Les tas de voleurs
Par Adib Y. TOHMÉ
Publié à l’Orient le Jour le 11 mai 2012

Il débarque dans ta vie tu ne sais pas comment. Tu lui ouvres tes portes. Tu crois que c’est ton ami. Il te fait croire qu’il te rend de menus services. Et c’est vrai qu’il le fait, mais à un coût élevé. Puis il commence à te voler. Il le fait d’abord discrètement, pour que tu ne t’en rendes pas compte. Il prend au début peu de choses, parce qu’il a peur, il veut tâter le terrain.
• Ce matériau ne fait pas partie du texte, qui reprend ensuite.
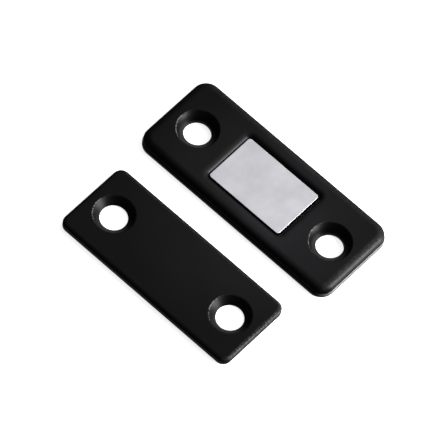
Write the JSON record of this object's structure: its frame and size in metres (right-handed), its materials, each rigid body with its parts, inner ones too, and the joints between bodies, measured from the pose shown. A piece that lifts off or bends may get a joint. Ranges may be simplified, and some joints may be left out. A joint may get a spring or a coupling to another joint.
{
  "type": "magnetic door catch",
  "caption": "Ultra-thin magnetic door catch: a black countersunk plate with an inset block magnet, and a flat black steel strike that closes face to face with it.",
  "frame": {"origin": "back face of the magnet plate, midway between its screw holes", "axes": "+X along both plates, +Y across the plates and away from the strike as it lies open, +Z out of the magnet's face"},
  "size_m": [0.045, 0.0402, 0.0024],
  "materials": {
    "back_plate_paint": "satin black electrocoat on steel",
    "cured_adhesive": "cured amber epoxy film",
    "nickel_plating": "satin bright nickel plating",
    "cover_paint": "satin black electrocoat on pressed steel",
    "strike_paint": "satin black electrocoat on steel"
  },
  "bodies": {
    "magnet_plate": {"back_plate": "back_plate_paint", "adhesive_film": "cured_adhesive", "block_magnet": "nickel_plating", "magnet_cover": "cover_paint"},
    "strike": {"strike_plate": "strike_paint"}
  },
  "joints": [
    {"name": "door_swing", "type": "hinge", "parent": "magnet_plate", "child": "strike", "pos_m": [0, -0.01148, 0.00198], "axis": [-1, 0, 0], "range_deg": [0, 180]}
  ]
}
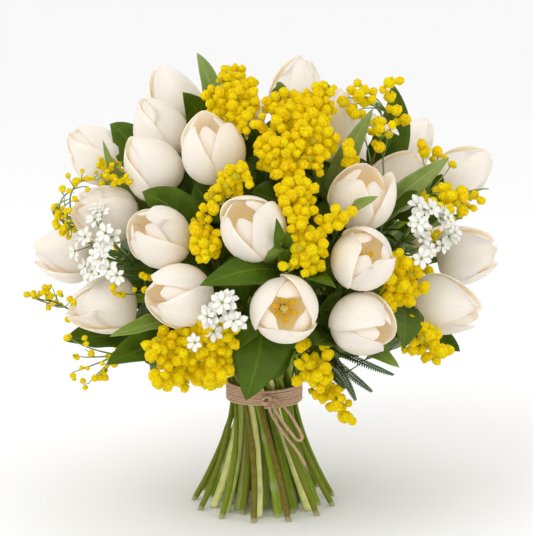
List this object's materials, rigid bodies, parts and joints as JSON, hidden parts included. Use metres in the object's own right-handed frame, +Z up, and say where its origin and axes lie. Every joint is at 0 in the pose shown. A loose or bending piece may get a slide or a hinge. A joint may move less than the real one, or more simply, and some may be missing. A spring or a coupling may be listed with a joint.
{
  "type": "bunch of tulips",
  "caption": "Hand-tied bunch of white tulips with yellow mimosa, dark leaves and small white flowers, tied with jute twine, standing on its splayed cut stems.",
  "frame": {"origin": "middle of the cut end of the middle branch, on the surface that the bunch stands on", "axes": "+Z up along the stems, +X to the right and +Y away for someone who faces the front of the bunch, where the knot and the bloom that looks straight out are"},
  "size_m": [0.3988, 0.3627, 0.387],
  "materials": {
    "petals": "soft satin, ivory with a cream base",
    "pollen": "matt, powdery yellow",
    "stems": "satin, pale green, browner towards the cut end",
    "leaves": "satin, dark green with a paler midrib",
    "mimosa": "matt, downy yellow",
    "twine": "rough, twisted jute"
  },
  "bodies": {
    "root": {"tulip_bloom_1": "petals", "tulip_bloom_2": "petals", "tulip_bloom_3": "petals", "tulip_bloom_4": "petals", "tulip_bloom_5": "petals", "tulip_bloom_6": "petals", "tulip_bloom_7": "petals", "tulip_bloom_8": "petals", "tulip_bloom_9": "petals", "tulip_bloom_10": "petals", "tulip_bloom_11": "petals", "tulip_bloom_12": "petals", "tulip_bloom_13": "petals", "tulip_bloom_14": "petals", "tulip_bloom_15": "petals", "tulip_bloom_16": "petals", "tulip_bloom_17": "petals", "tulip_bloom_18": "petals", "tulip_bloom_19": "petals", "tulip_bloom_20": "petals", "tulip_bloom_21": "petals", "tulip_bloom_22": "petals", "tulip_bloom_23": "petals", "tulip_bloom_24": "petals", "tulip_bloom_25": "petals", "tulip_bloom_26": "petals", "tulip_bloom_27": "petals", "tulip_bloom_28": "petals", "tulip_bloom_29": "petals", "tulip_bloom_30": "petals", "tulip_heart_16": "pollen", "tulip_stems_1": "stems", "tulip_stems_2": "stems", "tulip_stems_3": "stems", "tulip_stems_4": "stems", "tulip_stems_5": "stems", "tulip_stems_6": "stems", "twine_band": "twine", "twine_tail": "twine", "twine_loop": "twine", "leafy_branch_1": "leaves", "leafy_branch_2": "leaves", "leafy_branch_3": "leaves", "leafy_branch_4": "leaves", "leafy_branch_5": "leaves", "star_flowers_1": "petals", "star_flowers_2": "petals", "star_flowers_3": "petals", "fern_stem": "leaves", "mimosa_1": "mimosa", "mimosa_2": "mimosa", "mimosa_3": "mimosa", "mimosa_4": "mimosa", "mimosa_5": "mimosa", "mimosa_6": "mimosa", "mimosa_7": "mimosa", "mimosa_8": "mimosa", "mimosa_9": "mimosa", "mimosa_10": "mimosa", "mimosa_11": "mimosa"}
  },
  "joints": []
}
Puis il y prend goût, mais tu ne remarques rien, parce que tu es gentil et que tu crois en la bonté d’autrui. Le voleur s’habitue peu à peu à profiter de ce qu’il te vole. Il prend de plus en plus de risques, car c’est difficile de revenir en arrière une fois qu’on a découvert ce que c’est de vivre avec les moyens des autres. Le voleur découvre qu’il peut voler en toute impunité. Sa vigilance se relâche et il rafle tout ce qu’il trouve chaque fois qu’il entre chez toi. Et toi, tu ne remarques toujours rien, car tu crois que le vol entre amis n’existe pas. Tu lui donnes ta confiance. Il prend un mandat pour te représenter. Il tisse sa toile autour de toi et te donne l’impression qu’il t’est devenu indispensable. Le jour arrive cependant où le voleur devient insolent et impoli. Il te fait comprendre que tu n’es rien sans lui. Tu te rends alors compte que tu n’as plus rien, que tu n’es plus rien. Il t’a dépouillé de tout. De ta substance d’être humain, de ton humanité, de ton individualité. Il te donne alors un peu mais prend beaucoup. Il achète ta voix par une faveur. Il te dépouille de ton droit de citoyen pour te gratifier du petit peu de ce qu’il t’a pris. Tu découvres alors son crime mais tu joues son jeu. Tu votes pour lui pour obtenir ce que le droit, qu’il t’a d’ailleurs confisqué, ne te donne pas. Ou tu ne participes pas. Tu considères qu’un voleur que tu connai
s est nécessairement meilleur que des voleurs que tu ne connais pas. Tu penses que le système ne peut engendrer que des voleurs. Et les voleurs, parce que tu es absent, s’organisent entre eux pour s’accaparer le pouvoir et se partager le butin. Ils te font croire que l’État ne peut pas être présent. Mais en fait l’absence de l’État, c’est ton indifférence, ta résignation et ton fatalisme. Parce que l’État n’est autre que toi quand tu décides de faire prévaloir ton droit. Quand tu décides de dire au voleur : Ça suffit, j’ai découvert ton crime et je veux agir pour reprendre mon droit. Et le droit ne se trouve ni dans la violence des armes ni dans celle de l’argent. Il se trouve dans la mobilisation de tous ceux que les voleurs ne représentent pas pour l’édification d’un État qui a le monopole des armes et de l’argent.